Electronic and magnetic structure of ultrathin Co9Se8 nanosheets and Co9Se8 bulk from density functional theory calculations

Abstract

Two-dimensional transition-metal chalcogenides are one of the most interesting new classes of 2D materials. 2D cobalt selenide nanomaterials are being actively pursued and investigated as well, and recently, the first large-scale synthesis of half-unit-cell-thick Co9Se8 nanosheets has been reported. In the present study, using density functional theory calculations and employing the advanced hybrid HSE06 exchange-correlation functional, the electronic and magnetic structure of Co9Se8 nanosheets is investigated.

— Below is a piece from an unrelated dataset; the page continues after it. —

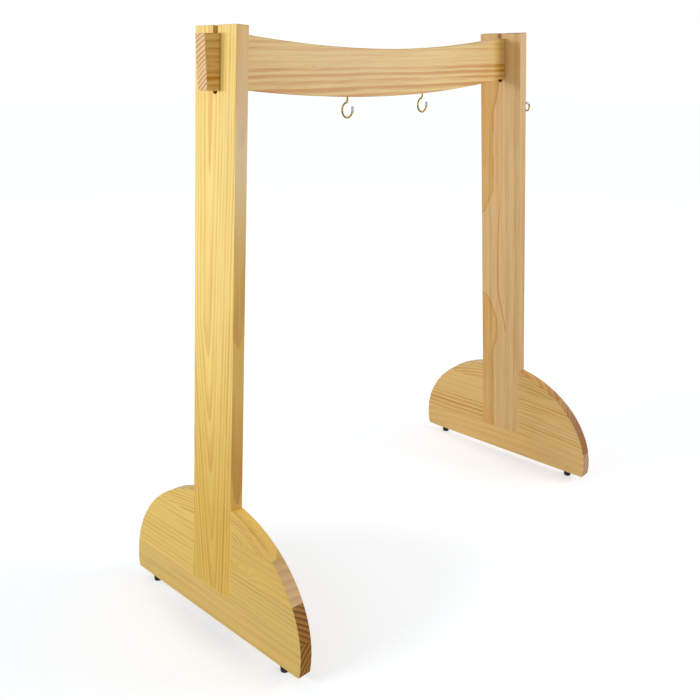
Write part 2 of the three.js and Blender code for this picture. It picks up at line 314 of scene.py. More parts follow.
def finish_piece(piece, node, body, slot):
    """Smooth a finished piece, and give it its name, its finish and the body it moves with."""
    piece.name = piece.data.name = f"{node}_{slot}"
    take_up(piece)
    bpy.ops.object.shade_smooth_by_angle(angle=SMOOTH)
    apply_modifier(piece, 'WEIGHTED_NORMAL', keep_sharp=True)
    piece.data.materials.clear()
    piece.data.materials.append(finish_for(node, slot))
    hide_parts(node)
    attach(piece, body)
    return piece


def turned(profile, sides):
    """A turned piece: a half profile, pairs of radius and height, spun round the Z axis."""
    piece = new_piece('plane', size=0.001)
    radius, height = profile[0]
    with at_bench(piece):
        bpy.ops.mesh.merge(type='CENTER')
        bpy.ops.transform.translate(value=(radius, 0, height))
        for next_radius, next_height in profile[1:]:
            draw_out((next_radius - radius, 0, next_height - height))
            radius, height = next_radius, next_height
        bpy.ops.mesh.select_all(action='SELECT')
        bpy.ops.mesh.spin(steps=sides, angle=math.tau, center=(0, 0, 0), axis=(0, 0, 1))
        turn_outwards()
    return piece


# A turn of thread: how far up it, in shares, and whether it stands out there. Then the last
# ring before the point: its share of the core, and of a turn from the end
TURN, POINT = ((0.05, 0), (0.45, 1), (0.55, 1), (0.95, 0)), (0.7, 0.6)


def thread(core, depth, pitch, run, top):
    """Half profile of a thread, a ring for each turn, from its start up to a point."""
    ridges = [(core + depth * out, top + pitch * (turn + share))
              for turn in range(int(run / pitch) - 1) for share, out in TURN]
    return [*ridges, (core * POINT[0], top + run - pitch * POINT[1]), (0, top + run)]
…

To allow a comparison with bulk, the electronic and magnetic properties of Co9Se8 bulk are investigated as well. The bulk phase is found to be a ferrimagnetic semiconductor. Reducing the dimensions of Co9Se8 bulk to form a half-unit-cell-thick Co9Se8 nanosheet strongly alters the electronic and magnetic structure of the material. The nanosheet is predicted to have a different type of ferrimagnetic ordering and to be a metal with semimetallic features. Analysis of the X–M segment of the nanosheet's band structure, which mainly determines the electronic transport properties of the material, shows that within this segment, the main band below the Fermi level consists of only spin-up states (Se 4p), while the main band above the Fermi level consists of only spin-down states (Se 4p hybridized with Co 3d). This combination points to possibilities of selective conductivity of either spin-up or spin-down electrons and indicates that ultrathin Co9Se8 nanosheets are a most promising candidate for nanoelectronic and spintronic applications.